YOUR OBJECTIVE: Scan the entries below and extract each line with the word "write" in it.

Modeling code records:
• • • •
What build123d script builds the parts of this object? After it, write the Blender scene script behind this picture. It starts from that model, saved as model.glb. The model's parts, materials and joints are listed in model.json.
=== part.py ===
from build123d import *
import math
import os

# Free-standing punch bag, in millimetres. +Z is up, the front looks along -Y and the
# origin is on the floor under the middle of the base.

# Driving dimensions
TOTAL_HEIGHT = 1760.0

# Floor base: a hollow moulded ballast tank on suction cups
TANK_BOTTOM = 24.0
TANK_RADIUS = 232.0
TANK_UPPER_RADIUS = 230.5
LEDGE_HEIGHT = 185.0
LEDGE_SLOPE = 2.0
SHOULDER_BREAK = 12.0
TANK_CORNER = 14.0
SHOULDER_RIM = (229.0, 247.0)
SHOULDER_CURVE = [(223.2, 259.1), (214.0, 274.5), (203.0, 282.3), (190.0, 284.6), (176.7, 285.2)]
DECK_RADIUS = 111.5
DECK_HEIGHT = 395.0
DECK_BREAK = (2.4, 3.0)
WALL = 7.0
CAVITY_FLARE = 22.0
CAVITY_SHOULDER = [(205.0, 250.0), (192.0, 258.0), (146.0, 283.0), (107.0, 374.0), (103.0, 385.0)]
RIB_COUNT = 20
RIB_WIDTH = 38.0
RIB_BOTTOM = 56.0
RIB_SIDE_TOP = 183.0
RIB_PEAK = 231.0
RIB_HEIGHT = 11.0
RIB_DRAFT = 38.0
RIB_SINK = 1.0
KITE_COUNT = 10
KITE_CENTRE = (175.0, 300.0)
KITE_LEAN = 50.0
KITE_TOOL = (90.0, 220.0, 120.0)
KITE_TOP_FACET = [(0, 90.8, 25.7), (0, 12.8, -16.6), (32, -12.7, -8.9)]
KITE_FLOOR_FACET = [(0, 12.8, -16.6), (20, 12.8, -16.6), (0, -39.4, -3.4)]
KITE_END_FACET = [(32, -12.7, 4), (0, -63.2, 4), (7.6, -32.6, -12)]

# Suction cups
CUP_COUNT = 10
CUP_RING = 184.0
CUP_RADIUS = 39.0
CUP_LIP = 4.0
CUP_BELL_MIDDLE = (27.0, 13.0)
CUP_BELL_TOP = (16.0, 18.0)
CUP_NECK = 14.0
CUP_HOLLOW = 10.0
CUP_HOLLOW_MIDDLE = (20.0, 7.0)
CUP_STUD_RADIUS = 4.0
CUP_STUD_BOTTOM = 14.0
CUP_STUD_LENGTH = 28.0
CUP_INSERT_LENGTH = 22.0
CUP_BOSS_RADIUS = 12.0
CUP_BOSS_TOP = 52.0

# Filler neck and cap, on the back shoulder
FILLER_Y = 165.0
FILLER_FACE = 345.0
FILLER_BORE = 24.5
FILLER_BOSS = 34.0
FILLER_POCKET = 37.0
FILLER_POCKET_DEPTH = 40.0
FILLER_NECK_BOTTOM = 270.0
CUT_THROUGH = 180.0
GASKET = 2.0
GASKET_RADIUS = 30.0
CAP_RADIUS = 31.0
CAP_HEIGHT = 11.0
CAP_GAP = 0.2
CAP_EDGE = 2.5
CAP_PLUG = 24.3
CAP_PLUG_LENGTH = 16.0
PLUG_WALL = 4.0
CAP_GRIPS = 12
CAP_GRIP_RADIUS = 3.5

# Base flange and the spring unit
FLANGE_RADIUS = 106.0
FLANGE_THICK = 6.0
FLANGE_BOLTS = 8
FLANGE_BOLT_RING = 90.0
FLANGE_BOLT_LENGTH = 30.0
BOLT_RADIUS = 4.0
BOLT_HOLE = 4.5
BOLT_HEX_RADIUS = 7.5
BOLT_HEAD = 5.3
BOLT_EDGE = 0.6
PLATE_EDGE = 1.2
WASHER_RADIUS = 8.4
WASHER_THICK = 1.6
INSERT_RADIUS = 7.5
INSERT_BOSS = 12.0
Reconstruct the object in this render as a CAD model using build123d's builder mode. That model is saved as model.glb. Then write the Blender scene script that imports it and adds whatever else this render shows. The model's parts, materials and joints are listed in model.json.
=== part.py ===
• • • •
RESPONSE TO THIS TASK:
What build123d script builds the parts of this object? After it, write the Blender scene script behind this picture. It starts from that model, saved as model.glb. The model's parts, materials and joints are listed in model.json.
Reconstruct the object in this render as a CAD model using build123d's builder mode. That model is saved as model.glb. Then write the Blender scene script that imports it and adds whatever else this render shows. The model's parts, materials and joints are listed in model.json.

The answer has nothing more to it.